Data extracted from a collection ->
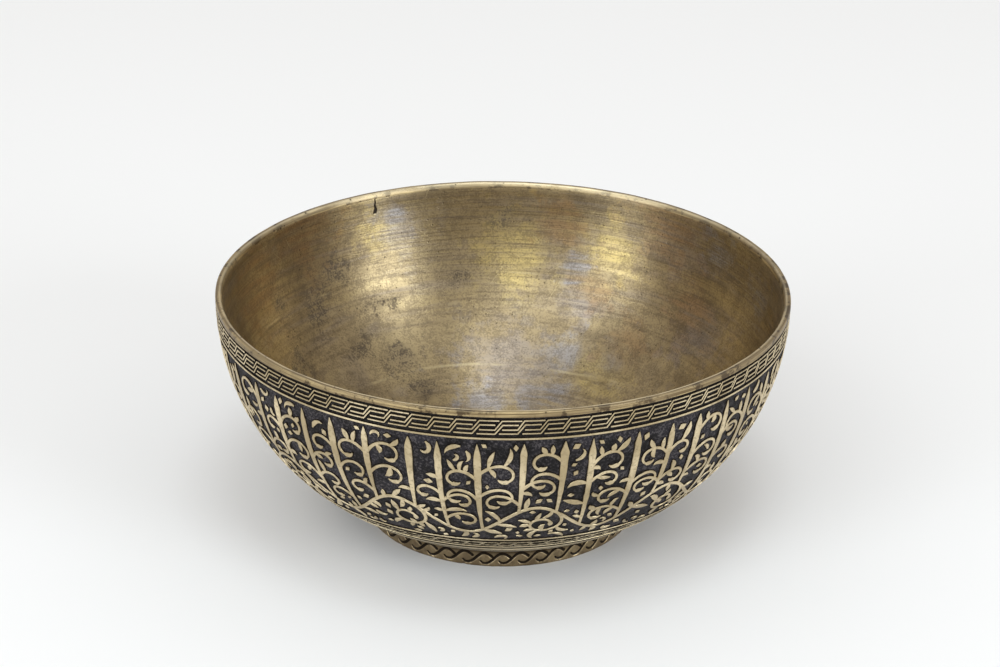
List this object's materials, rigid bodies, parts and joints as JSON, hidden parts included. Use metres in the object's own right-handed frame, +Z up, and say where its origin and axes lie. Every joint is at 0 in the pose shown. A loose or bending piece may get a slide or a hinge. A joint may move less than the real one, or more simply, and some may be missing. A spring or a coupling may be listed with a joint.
{
  "type": "brass bowl",
  "caption": "Round deep metal bowl with a plain lip and a smooth turned inside, black-filled ornament bands round its curved wall, and a low ring foot.",
  "frame": {"origin": "centre of the foot's underside, where the bowl meets the table", "axes": "+Z up along the bowl's axis, out of its mouth; -Y is the front, the side nearest the camera in the picture; +X is to the right there"},
  "size_m": [0.16, 0.16, 0.068],
  "materials": {
    "bowl_brass": "worn satin, darker inside",
    "foot_brass": "dull, browned",
    "solder": "dull, darkened",
    "black_fill": "matt, chiselled"
  },
  "bodies": {
    "root": {"bowl_body": "bowl_brass", "foot_ring": "foot_brass", "solder_seam": "solder", "upper_border_fill": "black_fill", "main_band_fill": "black_fill", "lower_border_fill": "black_fill"}
  },
  "joints": []
}
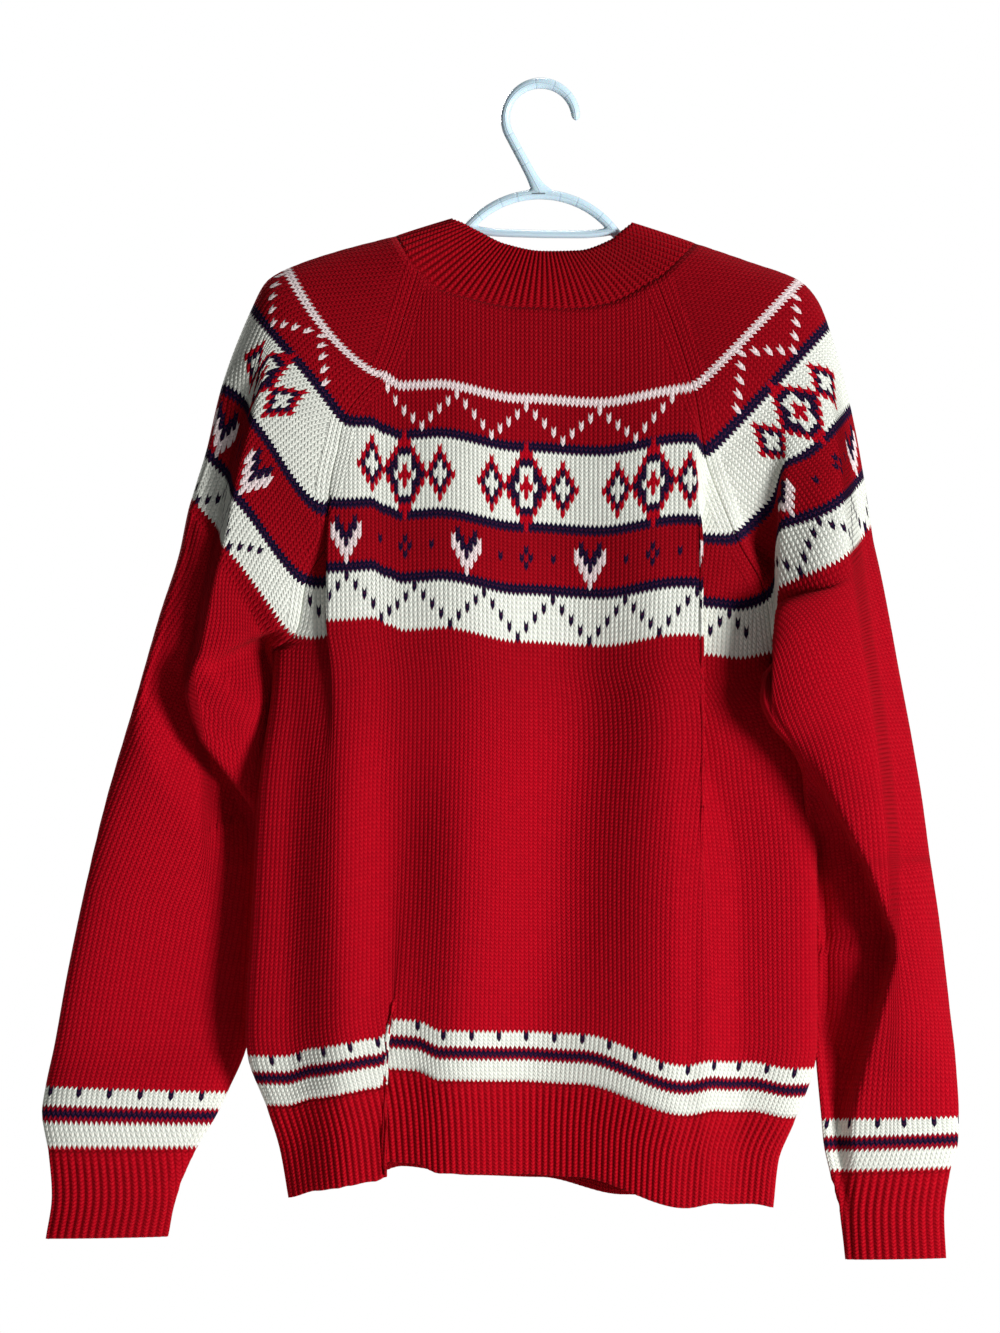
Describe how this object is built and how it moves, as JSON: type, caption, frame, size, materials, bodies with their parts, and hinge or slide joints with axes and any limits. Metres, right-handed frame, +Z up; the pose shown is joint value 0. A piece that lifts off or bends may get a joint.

What you should do -> Take the records above and return them exactly as written.

Completed task ->
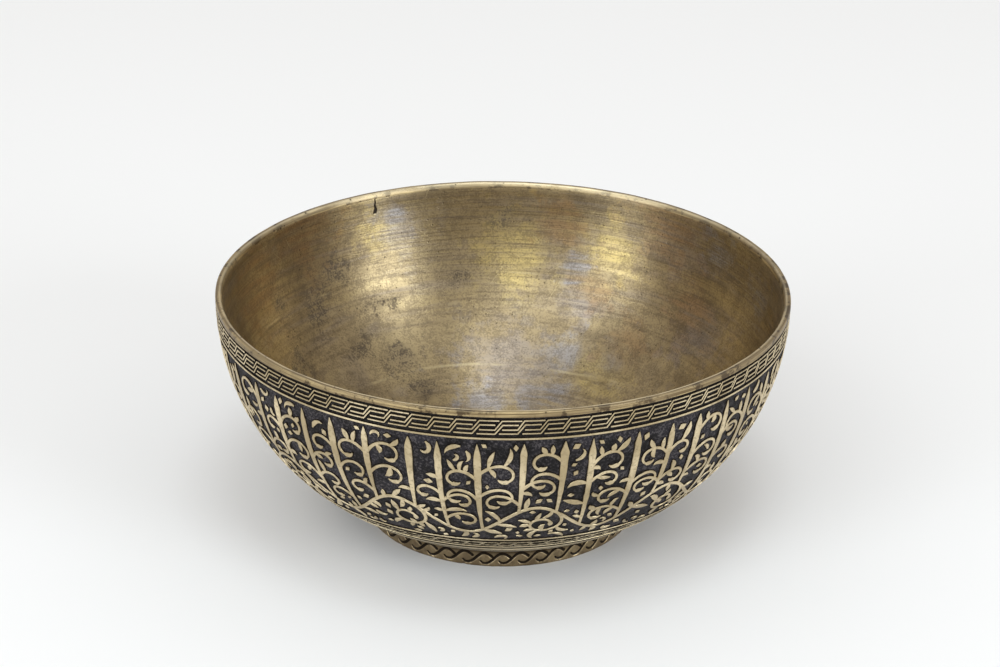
List this object's materials, rigid bodies, parts and joints as JSON, hidden parts included. Use metres in the object's own right-handed frame, +Z up, and say where its origin and axes lie. Every joint is at 0 in the pose shown. A loose or bending piece may get a slide or a hinge. A joint may move less than the real one, or more simply, and some may be missing. A spring or a coupling may be listed with a joint.
{
  "type": "brass bowl",
  "caption": "Round deep metal bowl with a plain lip and a smooth turned inside, black-filled ornament bands round its curved wall, and a low ring foot.",
  "frame": {"origin": "centre of the foot's underside, where the bowl meets the table", "axes": "+Z up along the bowl's axis, out of its mouth; -Y is the front, the side nearest the camera in the picture; +X is to the right there"},
  "size_m": [0.16, 0.16, 0.068],
  "materials": {
    "bowl_brass": "worn satin, darker inside",
    "foot_brass": "dull, browned",
    "solder": "dull, darkened",
    "black_fill": "matt, chiselled"
  },
  "bodies": {
    "root": {"bowl_body": "bowl_brass", "foot_ring": "foot_brass", "solder_seam": "solder", "upper_border_fill": "black_fill", "main_band_fill": "black_fill", "lower_border_fill": "black_fill"}
  },
  "joints": []
}
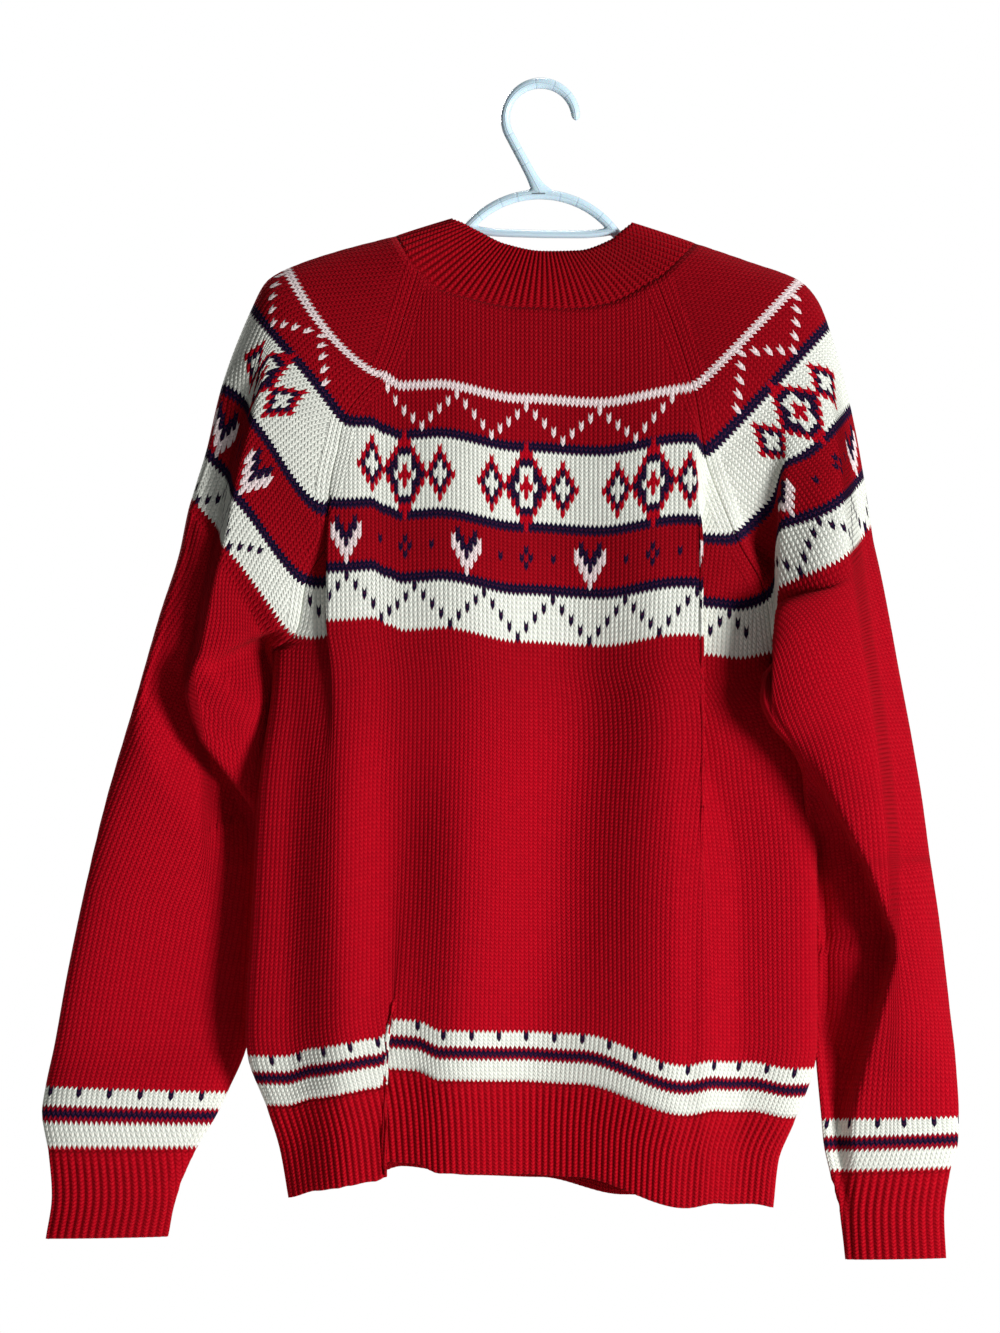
Describe how this object is built and how it moves, as JSON: type, caption, frame, size, materials, bodies with their parts, and hinge or slide joints with axes and any limits. Metres, right-handed frame, +Z up; the pose shown is joint value 0. A piece that lifts off or bends may get a joint.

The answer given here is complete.